From the start the cube and the square are his best-loved shapes. Hilgemann studies and comes to understand these solid forms. He learns it at the Saarbrucken Art Academy under his tutor Oskar Holweck. (In 1958 Holweck had joined the Zero movement, founded that year by Mack and Piene). Here the young art student Hilgemann learns to respect material and form in their most elementary states. Plasticity is achieved through the effect of light on the surface and the - mathematic - interventions performed thereon by the artist.
In 1970 Hilgemann and his wife Antoinette settle in Gorinchem and here a close friendship develops with Ad Dekkers, Marinus Boezem and herman de vries. In these days Gorinchem is apparently a hotbed for avant-garde art. Irritated - provoked even - by a conservative artistic climate in this small town on the River Merwede, these artists discover common ground for their minimalistic and conceptual ideas.

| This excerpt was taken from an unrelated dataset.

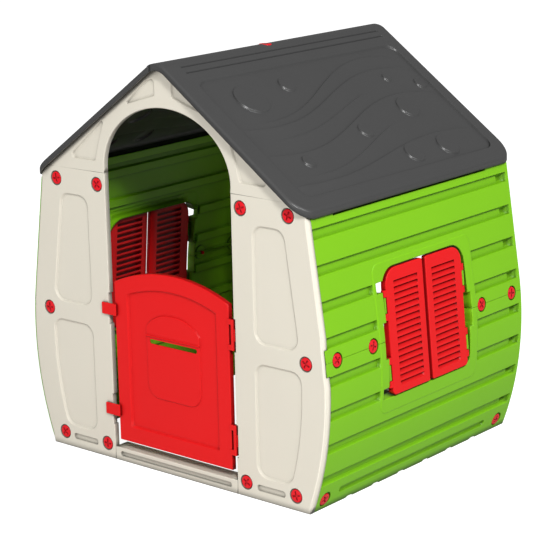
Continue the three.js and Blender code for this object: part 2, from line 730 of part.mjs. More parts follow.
// ---------- shutters ----------
// Leaf on the +Y side of the window, in window coordinates: outer face at x = 0.
function shutterLeaf() {
  const y0 = SHUTTER_GAP / 2;
  const y1 = y0 + SHUTTER_W;
  const z0 = SHUTTER_Z0 - WALL_MID_Z;
  const z1 = z0 + SHUTTER_H;
  const outline = rounded([
    [y0, z0, 4],
    [y1, z0, 12],
    [y1, z1, 40],
    [y0, z1, 7],
  ], 10);
  const thinned = cut(alongX(outline, -SHUTTER_T, 0), meetingChamfer(y0));
  const stile = 28;
  const bottomRail = 18;
  const topRail = 30;
  const slatsZ0 = z0 + bottomRail;
  const slatsZ1 = z1 - topRail;
  const pitch = (slatsZ1 - slatsZ0) / SLATS;
  const slots = Array.from({ length: SLATS }, (_, i) => {
    const z = slatsZ0 + (i + 0.5) * pitch;
    const overrun = SLOT_RISE / SHUTTER_T;
    const outer = z - overrun;
    const innerEnd = z + SLOT_RISE + overrun;
    const section = polygon([
      [-SHUTTER_T - 1, innerEnd - SLOT_HALF],
      [1, outer - SLOT_HALF],
      [1, outer + SLOT_HALF],
      [-SHUTTER_T - 1, innerEnd + SLOT_HALF],
    ]);
    return alongY(section, y0 + stile, y1 - stile - 2);
  });
  const hingeY = HINGE_Y;
  const knuckles = KNUCKLE_HEIGHTS.map((h) => {
    const barrel = rodZ(-HINGE_DEPTH, hingeY, KNUCKLE_R, h - KNUCKLE_HALF, h + KNUCKLE_HALF, 8);
    const arm = box(
      -HINGE_DEPTH - KNUCKLE_R, -HINGE_DEPTH + KNUCKLE_R,
      y1 - 1, hingeY,
      h - KNUCKLE_HALF, h + KNUCKLE_HALF,
    );
    return union(barrel, arm);
  });
  const pinLength = 7;
  const pins = KNUCKLE_HEIGHTS.map((h) => {
    const outward = Math.abs(h) > 80 ? -Math.sign(h) : Math.sign(h);
    const from = h + outward * (KNUCKLE_HALF - 1);
    const to = h + outward * (KNUCKLE_HALF + pinLength);
    return rodZ(-HINGE_DEPTH, hingeY, PIN_R, Math.min(from, to), Math.max(from, to), 6);
  });
  const reliefs = WALL_KNUCKLE_HEIGHTS.map((h) => {
    const clear = WALL_KNUCKLE_HALF + 1.2;
    const radius = KNUCKLE_R + 1;
    return rodZ(-HINGE_DEPTH, hingeY, radius, h - clear, h + clear, 8);
  });
  return union(cut(thinned, ...slots, ...reliefs), ...knuckles, ...pins);
}

// Thins the back of a leaf along the edge y0 where the two leaves meet.
function meetingChamfer(y0) {
  const edgeT = 9;
  const run = 12;
  const slope = (SHUTTER_T - edgeT) / run;
  const wedge = polygon([
    [-edgeT + slope, y0 - 1],
    [-SHUTTER_T - slope, y0 + run + 1],
    [-SHUTTER_T - slope, y0 - 1],
  ]);
  return alongZ(wedge, -SHUTTER_H, SHUTTER_H);
}

// ---------- door ----------
function doorOutline(inset) {
  const half = LEAF_HALF - inset;
  const rise = LEAF_TOP_Z - LEAF_SIDE_Z;
  const headR = (LEAF_HALF ** 2 + rise ** 2) / (2 * rise);
  const centreZ = LEAF_TOP_Z - headR;
  const head = steps(half, -half, 12).map((x) => [
    x,
    centreZ + Math.sqrt((headR - inset) ** 2 - x ** 2),
  ]);
  return [[-half, LEAF_Z0 + inset], [half, LEAF_Z0 + inset], ...head];
}

function door() {
  const faceY = FACE_Y + 2;
  const backY = faceY + DOOR_T;
  const frameWidth = 43;
  const fieldDepth = 6;
  const leaf = alongY(polygon(doorOutline(0)), faceY, backY);
  const field = alongY(polygon(doorOutline(frameWidth)), faceY - 6, faceY, {
    bevelEnabled: true,
    bevelThickness: fieldDepth,
    bevelSize: 10,
    bevelOffset: -10,
    bevelSegments: 1,
  });
  const pan = alongY(
    polygon(doorOutline(frameWidth - SKIN)), faceY - 1, faceY + fieldDepth + SKIN,
  );
  const cavity = alongY(polygon(doorOutline(SKIN)), faceY + SKIN, backY + 1);
  const floorY = faceY + fieldDepth;
  const boxMiddle = 2;
  const boxHalf = 94;
  const boxFoot = 200;
  const lidFoot = 366;
  const lidTop = 433;
  const lidFall = 38;
  const left = boxMiddle - boxHalf;
  const right = boxMiddle + boxHalf;
  const mailBody = rounded([
    [left, boxFoot, 40],
    [right, boxFoot, 40],
    [right, lidFoot, 3],
    [left, lidFoot, 3],
  ], 10);
  const lidHead = steps(right, left, 10).map((x) => {
    const share = (x - boxMiddle) / boxHalf;
    return [x, lidTop - lidFall * share ** 2];
  });
  const mailLid = polygon([[left, lidFoot], [right, lidFoot], ...lidHead]);
  const body = alongY(mailBody, floorY - 3, floorY + 1);
  const lid = alongY(mailLid, floorY - 5, floorY + 1);
  const slotHalf = 82.5;
  const letterSlot = box(
    boxMiddle - slotHalf, boxMiddle + slotHalf, faceY - 20, backY + 20, lidFoot - 18, lidFoot - 6,
  );
  let result = cut(leaf, field, cut(cavity, pan));
  result = cut(union(result, body, lid), letterSlot);

  const stile = 7;
  const armReach = 3;
  ROD_ZS.forEach((z) => {
    const rod = rodZ(ROD_X, ROD_Y, ROD_R, z - ROD_LENGTH / 2, z + ROD_LENGTH / 2);
    result = union(result, rod);
    [-1, 1].forEach((end) => {
      const outer = z + (end * ROD_LENGTH) / 2;
      const innerZ = outer - end * 15;
      const arm = box(
        LEAF_HALF - armReach, ROD_X,
        ROD_Y - ROD_R + 1, ROD_Y + ROD_R - 1,
        Math.min(outer, innerZ), Math.max(outer, innerZ),
      );
      result = union(result, arm);
    });
    const stiffener = box(
      LEAF_HALF - stile, LEAF_HALF,
      faceY, backY,
      z - ROD_LENGTH / 2, z + ROD_LENGTH / 2,
    );
    result = union(result, stiffener);
  });
  LATCH_ZS.forEach((z) => {
    const tab = rounded([[-241, z - 16], [-190, z - 16], [-190, z + 16], [-241, z + 16]], 5);
    result = union(result, alongY(tab, FACE_Y - 6.5, FACE_Y - 0.5));
    const root = box(-LEAF_HALF, -190, FACE_Y - 3, faceY + 1, z - 16, z + 16);
    result = union(result, root);
  });
  return result;
}

// Hooked clip in the jamb notch that holds a door rod from behind.
function doorClip(z) {
  const outerR = 9.6;
  const halfHeight = 16;
  const z0 = z - halfHeight;
  const z1 = z + halfHeight;
  const ring = cut(
    rodZ(ROD_X, ROD_Y, outerR, z0, z1, 14),
    rodZ(ROD_X, ROD_Y, ROD_R + 0.5, z0 - 1, z1 + 1, 14),
  );
  const clear = 20;
  const mouth = box(
    ROD_X - clear, ROD_X + clear, ROD_Y - clear, ROD_Y - 3, z0 - 1, z1 + 1,
  );
  const leafSide = box(
    ROD_X - clear, ROD_X - 2, ROD_Y - clear, ROD_Y + clear, z0 - 1, z1 + 1,
  );
  const foot = box(
    ROD_X + 2, DOOR_HALF + NOTCH_DEPTH - GAP,
    ROD_Y + ROD_R + 1, FACE_Y + WALL_T + 8,
    z0, z1,
  );
  return union(cut(ring, mouth, leafSide), foot);
}

// ---------- roof ----------
function eavePlan(inset) {
  const x = EAVE_X - inset;
  const y = ROOF_HALF_LENGTH - inset;
  const corner = EAVE_CORNER_R - inset;
  return rounded([[-x, -y, corner], [x, -y, corner], [x, y, corner], [-x, y, corner]], corner);
}

// Slab under the roof surface between two x positions.
function roofSlab(fromX, toX, depth, thickness, halfLength) {
  const top = roofLine(fromX, toX, depth);
  const under = top.map(([x, z]) => [x, z - thickness]).reverse();
  return alongY(polygon([...under, ...top]), -halfLength, halfLength);
}

function roofShell(fromX, toX) {
  const plan = alongZ(eavePlan(0), 600, 1200);
  const outer = roofSlab(fromX, toX, 0, ROOF_LIP, ROOF_HALF_LENGTH).intersect(plan);
  const innerPlan = alongZ(eavePlan(ROOF_SKIN), 600, 1200);
  const below = roofSlab(fromX - 1, toX + 1, ROOF_SKIN, 60, ROOF_HALF_LENGTH + 1);
  return cut(outer, below.intersect(innerPlan));
}

// Space taken by the turned-down rim of the roof, with clearance all round.
function roofLipClearance() {
  const clear = 1;
  const slab = roofSlab(EAVE_X - 60, EAVE_X + 2, 0, ROOF_LIP + clear, ROOF_HALF_LENGTH + 1);
  const outside = alongZ(eavePlan(ROOF_SKIN + clear), 600, 1200);
  return cut(slab, outside);
}

// Round pebbles raised on a roof panel: y along the ridge, d down the slope, radius.
const PEBBLES = [
  { y: -267, d: 182, r: 52 },
  { y: -104, d: 158, r: 26 },
  { y: 271, d: 208, r: 15 },
  { y: 378, d: 250, r: 20 },
  { y: 240, d: 322, r: 36 },
  { y: 8, d: 366, r: 24 },
  { y: 98, d: 476, r: 31 },
  { y: 248, d: 476, r: 36 },
  { y: -280, d: 420, r: 20 },
];

// Built on the right-hand slope.
function pebble({ y, d, r }) {
  const pitch = ROOF_PITCH * RAD;
  const height = 4;
  const geometry = new THREE.CylinderGeometry(r * 0.8, r, height + 1, 14);
  geometry.rotateX(Math.PI / 2);
  geometry.translate(0, 0, (height - 1) / 2);
  geometry.rotateY(pitch);
  geometry.translate(d * Math.cos(pitch), y, ROOF_PEAK - d * Math.sin(pitch));
  return solid(geometry);
}

function ridgeScrewSeat() {
  const seatZ = roofZ(0) - 4.2;
  return { tool: SCREW_TOOL.translate([0, RIDGE_SCREW_Y, seatZ]), seatZ };
}

function roofRight() {
  const shell = roofShell(RIDGE_SEAM_X, EAVE_X);
  return cut(union(shell, ...PEBBLES.map(pebble)), ridgeScrewSeat().tool);
}

function roofLeft() {
  const seam = RIDGE_SEAM_X - GAP;
  const shell = roofShell(-EAVE_X, seam);
  const rear = PEBBLES.map((p) => turnedHalf(pebble(p)));
  const tongueX = 12;
  const under = ROOF_SKIN + 0.4;
  const halfLength = HALF_DEPTH - WALL_T - 2;
  const joggle = roofSlab(seam - 12, seam, 2, 8, halfLength);
  const tongue = roofSlab(seam - 1, tongueX, under, 3.6, halfLength);
  return cut(union(shell, joggle, tongue, ...rear), ridgeScrewSeat().tool);
}

// ---------- assembly ----------
const house = new THREE.Group();
house.name = 'plastic_playhouse';

function place(name, manifold, colour, roughness = 0.45) {
  const material = new THREE.MeshStandardMaterial({ color: colour, roughness });
  const mesh = new THREE.Mesh(toGeometry(manifold), material);
  mesh.name = name;
  house.add(mesh);
}

function mirrored(manifold) {
  return manifold.mirror([1, 0, 0]);
}

place('front_right_post', openPost(), COLOURS.beige);
place('front_left_post', mirrored(closedPost()), COLOURS.beige);
place('front_gable', gable(), COLOURS.beige);
place('front_threshold', threshold(), COLOURS.beige);
place('rear_left_post', turnedHalf(openPost()), COLOURS.beige);
place('rear_right_post', turnedHalf(mirrored(closedPost())), COLOURS.beige);
place('rear_gable', turnedHalf(gable()), COLOURS.beige);
place('rear_threshold', turnedHalf(threshold()), COLOURS.beige);

[['upper', true], ['lower', false]].forEach(([level, isUpper]) => {
  const wall = sideWall(isUpper);
  place(`right_wall_${level}`, wall, COLOURS.green);
  place(`left_wall_${level}`, turnedHalf(wall), COLOURS.green);
});

place('roof_right', roofRight(), COLOURS.grey);
place('roof_left', roofLeft(), COLOURS.grey);
place('door', door(), COLOURS.red);
place('door_clip_lower', doorClip(ROD_ZS[0]), COLOURS.red);
place('door_clip_upper', doorClip(ROD_ZS[1]), COLOURS.red);

const rearLeaf = intoWindow(shutterLeaf());
const frontLeaf = intoWindow(shutterLeaf().mirror([0, 1, 0]));
place('right_shutter_rear', rearLeaf, COLOURS.brightRed);
place('right_shutter_front', frontLeaf, COLOURS.brightRed);
place('left_shutter_front', turnedHalf(rearLeaf), COLOURS.brightRed);
place('left_shutter_rear', turnedHalf(frontLeaf), COLOURS.brightRed);

[['left', -1], ['right', 1]].forEach(([side, sign]) => {
  FRONT_SCREWS.forEach(({ name, x, z }) => {
    const screw = atFront(SCREW, sign * x, z);
    place(`front_screw_${side}_${name}`, screw, COLOURS.brightRed);
    place(`rear_screw_${side}_${name}`, atFront(SCREW, -sign * x, z).rotate([0, 0, 180]),
      COLOURS.brightRed);
  });
});

SIDE_SCREWS.forEach(({ name, y, z }) => {
  const screw = atSide(SCREW, y, z);
  place(`right_screw_${name}`, screw, COLOURS.brightRed);
  place(`left_screw_${name.replace(/front|rear/, (w) => (w === 'front' ? 'rear' : 'front'))}`,
    turnedHalf(screw), COLOURS.brightRed);
});

const ridgeSeat = ridgeScrewSeat();
place('ridge_screw', SCREW.translate([0, RIDGE_SCREW_Y, ridgeSeat.seatZ]), COLOURS.brightRed);

export default house;
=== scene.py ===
import json
import math

import bmesh
import bpy
import numpy as np
from mathutils import Matrix, Vector
from mathutils.geometry import delaunay_2d_cdt


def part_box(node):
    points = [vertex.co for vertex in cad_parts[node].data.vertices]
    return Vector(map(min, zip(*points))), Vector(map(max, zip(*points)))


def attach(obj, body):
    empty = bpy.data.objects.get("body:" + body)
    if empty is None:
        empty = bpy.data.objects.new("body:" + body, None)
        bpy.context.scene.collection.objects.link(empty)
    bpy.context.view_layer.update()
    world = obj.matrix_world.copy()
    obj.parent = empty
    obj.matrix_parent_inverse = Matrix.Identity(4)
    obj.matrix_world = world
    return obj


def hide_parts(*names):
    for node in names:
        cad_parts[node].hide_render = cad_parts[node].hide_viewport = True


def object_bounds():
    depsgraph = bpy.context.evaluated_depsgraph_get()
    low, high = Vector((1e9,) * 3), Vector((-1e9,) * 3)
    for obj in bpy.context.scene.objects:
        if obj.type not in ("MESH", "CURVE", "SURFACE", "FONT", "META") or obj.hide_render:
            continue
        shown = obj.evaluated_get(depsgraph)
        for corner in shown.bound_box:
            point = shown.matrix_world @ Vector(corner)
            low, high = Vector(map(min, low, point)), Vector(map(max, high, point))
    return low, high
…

Their haven at the time is Riekje Swart's legendary Amsterdam gallery. Hilgemann exhibits his white objects oriented according to mathematical studies here from 1966.
In 1973 the four artist friends - and their partners! - take the initiative for a much discussed and now legendary symposium, whereby the town wants to be a centre for "examining the position of the visual arts in our society". Fifteen European artists stay together in Gorinchem for six weeks. These include now famous artists such as Kenneth Martin, Morellet, Panamarenko, Pohl, Prantl and Winiarski. Exceptional works of art, lectures and performances fill the town. For Hilgemann 'Gorinchem' is an extraordinarily significant period in which his art reaches full maturity and he also establishes his international orientation.
Hilgemann produces his first sculpture created through implosion in 1984 for the exhibition "Beelden aan de Linge" by collector Piet Cleveringa from the neighbouring town of Acquoy. He moves to Amsterdam the same year and from that moment on this visual language of imploded constructions will always typify the art of the 'air-smith' Ewerdt Hilgemann.